Thierry de Montbrial stwierdził, że Polska boi się Rosji tak trochę na wyrost, podczas gdy powinna zacząć traktować ją jako współpracownika i partnera. Czy możemy oskarżyć jednego z najlepszych analityków francuskich, założyciela i dyrektora prestiżowego i uznanego na świecie IFRI o krótkowzroczność? Czy możemy założyć, że nie docenia Rosji?

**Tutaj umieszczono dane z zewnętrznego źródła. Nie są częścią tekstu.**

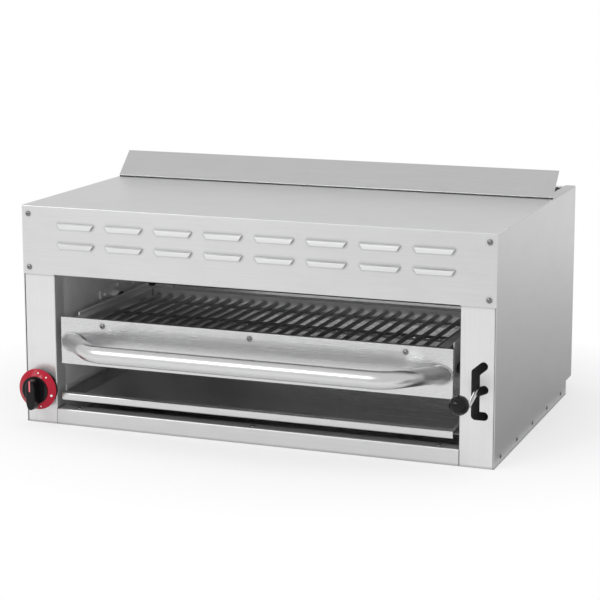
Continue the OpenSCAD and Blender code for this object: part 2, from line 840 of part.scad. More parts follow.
module front_arm_left() color(iron) mirror([1, 0, 0]) at_front_arm() arm_with_pin();
module front_arm_right() color(iron) at_front_arm() difference() {
  arm_bar();
  rod_x([arm_x - 1, 0, 0], pivot_d, arm_t + 2);
}
module rear_arms() color(iron) both_sides() at_rear_arm() difference() {
  arm_with_pin();
  rod_x([arm_x - 1, 0, 0], pivot_d, arm_t / 2 + 1);
}
// Shaft that makes the two rear arms turn together
module rear_cross_shaft() color(iron) at_rear_arm() {
  rod_x([-arm_x - arm_t / 2, 0, 0], pivot_d, 2 * arm_x + arm_t);
}

module lever_shaft() color(iron) at_front_arm() rod_x([arm_x, 0, 0], pivot_d, lever_x + yoke_w / 2 + 6 - arm_x);

// Fork on the shaft that carries the lever's swing pin
module lever_yoke() color(iron) at_front_arm() difference() {
  height = lever_eye_t + 2 * yoke_gap + 2 * yoke_wall;
  reach = yoke_reach + lever_eye_d / 2;
  union() {
    block([lever_x - yoke_w / 2, -reach, -height / 2], [lever_x + yoke_w / 2, 0, height / 2]);
    rod_x([lever_x - yoke_w / 2, 0, 0], 22, yoke_w);
  }
  rod_x([lever_x - yoke_w, 0, 0], pivot_d, 2 * yoke_w);
  block(
    [lever_x - yoke_w, -reach - 1, -lever_eye_t / 2 - yoke_gap],
    [lever_x + yoke_w, -yoke_reach + lever_eye_d / 2 + 4, lever_eye_t / 2 + yoke_gap]
  );
  translate([lever_x, -yoke_reach, -height]) cylinder(d = yoke_pin_d, h = 2 * height);
}

module yoke_pin() color(steel) at_front_arm() {
  height = lever_eye_t + 2 * yoke_gap + 2 * yoke_wall;
  translate([lever_x, -yoke_reach, -height / 2]) cylinder(d = yoke_pin_d, h = height);
  translate([lever_x, -yoke_reach, height / 2]) cylinder(d = yoke_pin_d + 4, h = 2.5);
}

// Rod from its eye in the yoke, out through the slot and round to the ball
module lever_rod() color(steel) at_front_arm() {
  tip = [-ball_side, -ball_ahead, ball_up];
  difference() {
    union() {
      translate([lever_x, -yoke_reach, -lever_eye_t / 2]) cylinder(d = lever_eye_d, h = lever_eye_t);
      rod_y([lever_x, -bend_l, 0], lever_d, bend_l - yoke_reach - lever_eye_d / 2 + 2);
    }
    translate([lever_x, -yoke_reach, -lever_eye_t]) cylinder(d = yoke_pin_d + 2 * pin_gap, h = 2 * lever_eye_t);
  }
  translate([lever_x, -bend_l, 0]) {
    sphere(d = lever_d);
    rotate([0, 0, atan2(tip[1], tip[0])]) rotate([0, 90 - atan2(tip[2], norm([tip[0], tip[1]])), 0])
      cylinder(d = lever_d - 1, h = norm(tip) - ball_d / 2 + 6);
  }
}

module ball_knob() color(black) at_front_arm() {
  tip = [-ball_side, -ball_ahead, ball_up];
  centre = [lever_x, -bend_l, 0] + tip;
  difference() {
    translate(centre) sphere(d = ball_d, $fn = 64);
    translate([lever_x, -bend_l, 0]) rotate([0, 0, atan2(tip[1], tip[0])])
      rotate([0, 90 - atan2(tip[2], norm([tip[0], tip[1]])), 0])
      cylinder(d = lever_d - 1, h = norm(tip) - ball_d / 2 + 6);
    translate([lever_x, -bend_l, 0]) sphere(d = lever_d);
  }
}

/* ---- carriage ---- */

module carriage_pin_places() {
  for (y = [pin_y, pin_y + arm_span]) {
    translate([0, face + y, pin_z]) children();
  }
}

module carriage_rails() color(dark_steel) both_sides() difference() {
  union() {
    block([web_x, carriage_front, pin_z - 14], [web_x + carriage_t, carriage_back, rack_z + 4]);
    block([grate_half - 6, carriage_front, leg_z - carriage_t], [web_x, carriage_back, leg_z]);
  }
  carriage_pin_places() rod_x([web_x - 1, 0, 0], pin_d, carriage_t + 2);
}

module carriage_ties() color(dark_steel) {
  for (y = [carriage_front + tie_front, carriage_back - tie_rear - tie_w]) {
    block([-web_x, y, leg_z - carriage_t - tie_t], [web_x, y + tie_w, leg_z - carriage_t]);
  }
}

module carriage_pins() color(steel) both_sides() carriage_pin_places() {
  rod_x([web_x, 0, 0], pin_d, carriage_t + arm_t + 2 * side_gap);
  rod_x([arm_x + arm_t + side_gap, 0, 0], pin_d + 2 * pin_head_w, pin_head_t);
}

/* ---- rack ---- */

module rack_side() along_y(rack_front, rack_back) folded([
  [rack_half, rack_z - rim_t / 2], [grate_half + rim_t / 2, rack_z - rim_t / 2],
  [grate_half + rim_t / 2, rack_z - rim_drop]
], rim_t, 1.8);

module rack_frame() color(steel) difference() {
  rack_frame_solid();
  rack_screw_places() translate([0, 0, -screw_l - 4]) cylinder(d = screw_d + 2 * screw_clear, h = screw_l + 4);
}

module rack_frame_solid() {
  both_sides() rack_side();
  along_x(-grate_half - rim_t / 2, grate_half + rim_t / 2) folded([
    [rack_back, rack_z - rim_t / 2], [rod_back + rim_t / 2, rack_z - rim_t / 2],
    [rod_back + rim_t / 2, rack_z - rim_drop]
  ], rim_t, 1.8);
  block(
    [-grate_half - rim_t / 2, rack_front, rack_z - rim_drop],
    [grate_half + rim_t / 2, rod_front, rack_z - 2]
  );
}

module rack_grate() color(iron) {
  for (i = [-(rod_count - 1) / 2:(rod_count - 1) / 2]) {
    rod_y([i * rod_pitch, rod_front, rod_z], rod_d, rod_back - rod_front);
  }
  first = rod_front + 24;
  last = rod_back - cross_bar_w - 30;
  for (y = [first, (first + last) / 2, last]) {
    block([-grate_half, y, cross_bar_z], [grate_half, y + cross_bar_w, cross_bar_z + cross_bar_t]);
  }
}

module rack_screw_places() {
  for (x = [-1, 0, 1]) {
    translate([x * (wall_x_in - rack_screw_inset), post_face, rack_z - 8]) rotate([90, 0, 0]) children();
  }
}

module rack_screws() color(steel) rack_screw_places() screw(screw_head_d, screw_head_h, screw_d, 5);

module rack_front_panel() color(steel) difference() {
  top = rack_z + 4;
  half = wall_x_in - panel_gap;
  union() {
    block([-half, post_face, top - panel_h], [half, rack_front, top]);
    block([-half, rack_front - 0.01, top - sheet_t], [half, rack_front + 8, top]);
    block([-half, rack_front - 0.01, top - panel_h], [half, rack_front + 6, top - panel_h + sheet_t]);
  }
  rack_screw_places() translate([0, 0, -screw_l]) cylinder(d = screw_d + 2 * screw_clear, h = 2 * screw_l);
}

// Bent tube: a straight bar and two legs that run back at 45 degrees to the panel
module rack_handle() color(steel) {
  bar_y = post_face - handle_out;
  handle_x = wall_x_in - panel_gap - handle_inset;
  corner = handle_x - handle_out;
  trim = handle_r * tan(22.5);
  bar_half = corner - trim;
  both_sides() {
    rod_x([0, bar_y, handle_z], handle_d, bar_half);
    translate([bar_half, bar_y + handle_r, handle_z]) rotate([0, 0, -90])
      rotate_extrude(angle = 45) translate([handle_r, 0]) circle(d = handle_d);
    difference() {
      translate([corner + trim * cos(45), bar_y + trim * sin(45), handle_z]) rotate([0, 0, -45])
        rotate([-90, 0, 0]) cylinder(d = handle_d, h = handle_out * 1.4142 - trim + handle_d);
      block([0, post_face, handle_z - handle_d], [half_w, post_face + 2 * handle_d, handle_z + handle_d]);
    }
  }
}

/* ---- drip tray ---- */

module drip_tray() color(steel) {
  half = wall_x_in - tray_gap;
  floor_half = half - tray_flare;
  start = post_face + 12;
  end = face + tray_y;
  side_line = [
    [-half, tray_z + tray_rise], [-floor_half, tray_z + liner_t / 2],
    [floor_half, tray_z + liner_t / 2], [half, tray_z + tray_rise]
  ];
  along_y(start, end) folded(side_line, liner_t);
  intersection() {
    for (y = [start, end - liner_t]) {
      block([-half_w, y, tray_z], [half_w, y + liner_t, tray_z + tray_rise]);
    }
    along_y(start, end) polygon(concat(
      [side_line[3] - [0, liner_t / 2], side_line[0] - [0, liner_t / 2]],
      [[-floor_half, tray_z], [floor_half, tray_z]]
    ));
  }
  along_x(-half, half) folded([
    [start + liner_t / 2, tray_z + tray_rise - liner_t / 2 - 1],
    [post_face + liner_t / 2, tray_z + tray_rise - liner_t / 2],
    [post_face + liner_t / 2, tray_z + liner_t / 2], [post_face + 8, tray_z + liner_t / 2]
  ], liner_t);
}

/* ---- control ---- */

module push_collar() color(steel) difference() {
  rod_y([line_x, post_face + sheet_t, gas_z], stem_d + 5, collar_t);
  rod_y([line_x, post_face, gas_z], stem_d + 2 * collar_gap, collar_t + 4);
}

module valve_stem() color(brass) {
  tail = stem_bore_l - knob_push - 1;
  rod_y([line_x, post_face - knob_front_gap - knob_push - skirt_h, gas_z], stem_d,
    knob_front_gap + knob_push + skirt_h + sheet_t + tail);
}

// Frame on the knob's axis: +Z points out of the front
module at_knob() {
  translate([line_x, post_face - knob_front_gap - knob_push, gas_z]) rotate([90, 0, 0]) children();
}

module knob_rim() color(black) at_knob() difference() {
  cylinder(d = knob_d - 2 * rim_step, h = rim_h, $fn = 96);
  translate([0, 0, -1]) cylinder(d = stem_d, h = rim_h + 2);
}

// Flared skirt: it widens to its lip, then slopes in to the hub
module knob_skirt() color(red) at_knob() rotate_extrude($fn = 96) polygon([
  [stem_d / 2, rim_h], [knob_d / 2 - rim_step, rim_h], [knob_d / 2, lip_h], [knob_d / 2 - 0.8, lip_h + 2],
  [hub_d / 2, skirt_h], [stem_d / 2, skirt_h]
]);

// Bar with two bowed sides, longer below than above
module knob_grip() color(black) at_knob() {
  bow = (hub_d * hub_d + grip_w * grip_w) / (4 * grip_w) * 1.6;
  translate([0, 0, skirt_h]) cylinder(d = hub_d, h = hub_h, $fn = 64);
  translate([0, 0, skirt_h]) linear_extrude(grip_h) intersection() {
    translate([bow - grip_w / 2, 0]) circle(r = bow, $fn = 128);
    translate([grip_w / 2 - bow, 0]) circle(r = bow, $fn = 128);
    translate([0, -grip_drop]) circle(d = hub_d + 2 * grip_drop, $fn = 64);
  }
}

module knob_pointer() color(red) at_knob() {
  block([-1.8, hub_d * 0.14, skirt_h + grip_h], [1.8, hub_d * 0.46, skirt_h + grip_h + 0.8]);
}

base_pan();
left_side_panel();
right_side_panel();
rear_panel();
top_panel();
front_valance();
left_post();
right_post();
bottom_rail();
flue_deflector();
left_liner();
right_liner();
rear_liner();
ceiling_baffle();
burner_rails();
burner_plenums();
ceramic_tiles();
tile_frames();
burner_screens();
venturi_tubes();
gas_manifold();
gas_jets();
gas_valve();
gas_inlet_pipe();
pilot_burner();
pivot_bushes();
tray_runners();
valance_screws();
side_screws();
rail_screws();
front_arm_left();
front_arm_right();
lever_shaft();
lever_yoke();
rear_arms();
rear_cross_shaft();
carriage_rails();
carriage_ties();
carriage_pins();
yoke_pin();
lever_rod();
ball_knob();
rack_frame();
rack_grate();
rack_front_panel();
rack_handle();
rack_screws();
drip_tray();
push_collar();
valve_stem();
knob_skirt();
knob_rim();
knob_grip();
knob_pointer();
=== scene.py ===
"""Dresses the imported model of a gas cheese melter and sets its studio."""

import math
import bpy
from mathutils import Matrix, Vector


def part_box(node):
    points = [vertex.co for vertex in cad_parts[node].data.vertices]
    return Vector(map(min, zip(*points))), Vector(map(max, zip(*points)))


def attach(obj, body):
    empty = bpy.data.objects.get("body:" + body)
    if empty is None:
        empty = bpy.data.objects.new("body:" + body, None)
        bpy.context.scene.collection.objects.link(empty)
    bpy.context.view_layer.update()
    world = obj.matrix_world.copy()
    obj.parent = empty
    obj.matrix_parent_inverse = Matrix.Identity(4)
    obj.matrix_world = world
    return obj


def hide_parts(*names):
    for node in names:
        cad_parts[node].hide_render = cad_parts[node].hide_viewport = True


bl_info = {
    "name": "Cheese melter",
    "version": (1, 0, 0),
    "blender": (4, 5, 0),
    "location": "View3D > Sidebar > Melter",
    "description": "Builds the visible pieces of a gas cheese melter round its packed frame",
    "category": "Object",
}

import bmesh
import bpy
from bpy.props import FloatProperty, FloatVectorProperty, PointerProperty
from mathutils import Matrix, Vector

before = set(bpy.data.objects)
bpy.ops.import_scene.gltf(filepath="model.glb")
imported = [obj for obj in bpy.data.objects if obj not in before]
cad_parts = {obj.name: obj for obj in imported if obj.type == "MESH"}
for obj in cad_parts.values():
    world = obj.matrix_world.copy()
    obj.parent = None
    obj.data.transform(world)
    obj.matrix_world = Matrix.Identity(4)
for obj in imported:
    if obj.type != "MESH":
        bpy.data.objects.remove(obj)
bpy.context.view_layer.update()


# ---------------------------------------------------------------- properties


class MelterSizes(bpy.types.PropertyGroup):
    """Sizes that a user would change."""

    edge_round: FloatProperty(
        name="Edge round",
        description="Radius on the cut edges of the sheet metal",
        default=0.0004,
        unit="LENGTH",
    )
    tube_bend: FloatProperty(
        name="Handle bend",
        description="Middle-line radius of the handle's bends",
        default=0.06,
        unit="LENGTH",
    )
    weld_bead: FloatProperty(
        name="Weld bead",
        description="Radius of the weld bead round each handle end",
        default=0.0016,
        unit="LENGTH",
    )
    grip_round: FloatProperty(
        name="Grip round",
        description="Radius along the edges of the knob's grip",
        default=0.0026,
        unit="LENGTH",
    )
    grip_draft: FloatProperty(
        name="Grip draft",
        description="How much the grip narrows from its foot to its face",
        default=0.0012,
        unit="LENGTH",
    )
    mark_size: FloatProperty(
        name="Dial mark",
        description="Radius of the painted marks on the knob's skirt",
        default=0.0019,
        unit="LENGTH",
    )
    neck_radius: FloatProperty(
        name="Ball neck",
        description="Radius of the short neck where the ball meets its rod",
        default=0.0068,
        unit="LENGTH",
    )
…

Łatwo stwierdzić, że nie będąc nigdy przez Rosję zagrożoną, Francja postrzega ją inaczej niż my – obarczeni historycznym dziedzictwem i bliskim sąsiedztwem tego państwa. Nie możemy jednak wymagać, by państwo znajdujące się w zupełnie innej sytuacji geopolitycznej myślało naszymi kategoriami. Bo czy z punktu widzenia Francuzów, w ogóle mamy prawo decydować o tym z kim ONI robią interesy? Czy my sami nie postępowaliśmy czasem wbrew życzeniom rządu francuskiego?* Także współpraca francusko-rosyjska może nas niepokoić, ale z pewnością nie powinna dziwić.
***
Bismarck powiedział, że Rosja nigdy nie jest ani tak słaba, ani tak silna jak się wydaje. W obecnej sytuacji pozostaje nam życzyć sobie byśmy to my ją przeceniali, a nie Francja nie doceniła.
***
* W tym miejscu chciałabym przypomnieć chociażby słynną wypowiedź Jacquesa Chiraca o tym, że Polska straciła dobrą okazję, żeby siedzieć cicho (komentarz do naszego zaangażowania w Iraku) lub rezygnację z zakupu francuskich Miraży na rzecz amerykańskich F 16.